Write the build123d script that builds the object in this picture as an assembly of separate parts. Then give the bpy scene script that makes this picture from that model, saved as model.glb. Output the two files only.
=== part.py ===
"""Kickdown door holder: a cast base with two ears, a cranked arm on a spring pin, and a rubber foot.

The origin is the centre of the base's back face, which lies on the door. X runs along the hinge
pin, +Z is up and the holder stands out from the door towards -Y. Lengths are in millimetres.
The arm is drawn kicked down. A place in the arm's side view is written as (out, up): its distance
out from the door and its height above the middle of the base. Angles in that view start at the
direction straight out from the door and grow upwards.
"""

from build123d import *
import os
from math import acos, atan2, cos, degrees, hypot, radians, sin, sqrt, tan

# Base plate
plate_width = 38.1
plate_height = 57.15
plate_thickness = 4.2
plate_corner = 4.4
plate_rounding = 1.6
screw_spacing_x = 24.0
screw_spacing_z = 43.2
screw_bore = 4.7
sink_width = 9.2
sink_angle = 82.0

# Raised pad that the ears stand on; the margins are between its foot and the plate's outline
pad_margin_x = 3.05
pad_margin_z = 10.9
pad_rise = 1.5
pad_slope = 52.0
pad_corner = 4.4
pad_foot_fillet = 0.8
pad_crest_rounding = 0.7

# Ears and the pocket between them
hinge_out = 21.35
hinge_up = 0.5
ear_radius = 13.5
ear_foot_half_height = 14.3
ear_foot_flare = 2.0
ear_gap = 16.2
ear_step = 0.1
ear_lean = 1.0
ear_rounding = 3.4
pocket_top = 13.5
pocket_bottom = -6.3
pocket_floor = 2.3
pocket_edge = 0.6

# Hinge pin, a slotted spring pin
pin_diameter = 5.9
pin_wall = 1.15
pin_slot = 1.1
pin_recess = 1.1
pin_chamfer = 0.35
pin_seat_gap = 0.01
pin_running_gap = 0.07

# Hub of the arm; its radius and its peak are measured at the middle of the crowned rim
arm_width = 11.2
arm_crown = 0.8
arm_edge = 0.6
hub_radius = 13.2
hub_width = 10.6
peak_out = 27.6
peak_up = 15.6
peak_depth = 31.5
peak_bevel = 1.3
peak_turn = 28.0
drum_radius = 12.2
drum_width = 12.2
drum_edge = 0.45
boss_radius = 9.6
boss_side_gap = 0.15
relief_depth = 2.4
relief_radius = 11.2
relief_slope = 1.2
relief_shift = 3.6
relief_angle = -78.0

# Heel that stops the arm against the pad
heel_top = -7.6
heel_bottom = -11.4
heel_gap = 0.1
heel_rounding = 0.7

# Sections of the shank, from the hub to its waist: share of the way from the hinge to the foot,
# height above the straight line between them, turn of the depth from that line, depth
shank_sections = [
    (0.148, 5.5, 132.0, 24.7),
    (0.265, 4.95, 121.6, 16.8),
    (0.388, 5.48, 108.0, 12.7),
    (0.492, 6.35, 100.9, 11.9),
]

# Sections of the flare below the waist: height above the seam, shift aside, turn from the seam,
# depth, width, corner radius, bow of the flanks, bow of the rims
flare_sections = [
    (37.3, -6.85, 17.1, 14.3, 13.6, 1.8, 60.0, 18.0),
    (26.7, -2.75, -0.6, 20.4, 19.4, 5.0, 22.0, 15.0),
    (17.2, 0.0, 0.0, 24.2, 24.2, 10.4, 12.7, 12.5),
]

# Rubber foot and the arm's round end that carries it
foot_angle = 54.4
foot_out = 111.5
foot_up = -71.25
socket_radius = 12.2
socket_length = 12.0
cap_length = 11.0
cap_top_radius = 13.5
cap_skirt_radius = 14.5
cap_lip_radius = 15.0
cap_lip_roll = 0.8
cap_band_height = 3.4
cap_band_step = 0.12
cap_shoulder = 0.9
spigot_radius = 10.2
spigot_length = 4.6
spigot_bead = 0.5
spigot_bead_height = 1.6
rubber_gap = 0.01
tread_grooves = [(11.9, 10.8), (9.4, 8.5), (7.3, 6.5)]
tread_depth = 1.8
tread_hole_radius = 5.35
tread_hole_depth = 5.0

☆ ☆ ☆

EXERCISE DETAILS: Copy every line of the listing containing the string "from".

COMPLETED EXERCISE:
Write the build123d script that builds the object in this picture as an assembly of separate parts. Then give the bpy scene script that makes this picture from that model, saved as model.glb. Output the two files only.
pin, +Z is up and the holder stands out from the door towards -Y. Lengths are in millimetres.
out from the door and its height above the middle of the base. Angles in that view start at the
direction straight out from the door and grow upwards.
from build123d import *
from math import acos, atan2, cos, degrees, hypot, radians, sin, sqrt, tan
# Sections of the shank, from the hub to its waist: share of the way from the hinge to the foot,
# height above the straight line between them, turn of the depth from that line, depth
# Sections of the flare below the waist: height above the seam, shift aside, turn from the seam,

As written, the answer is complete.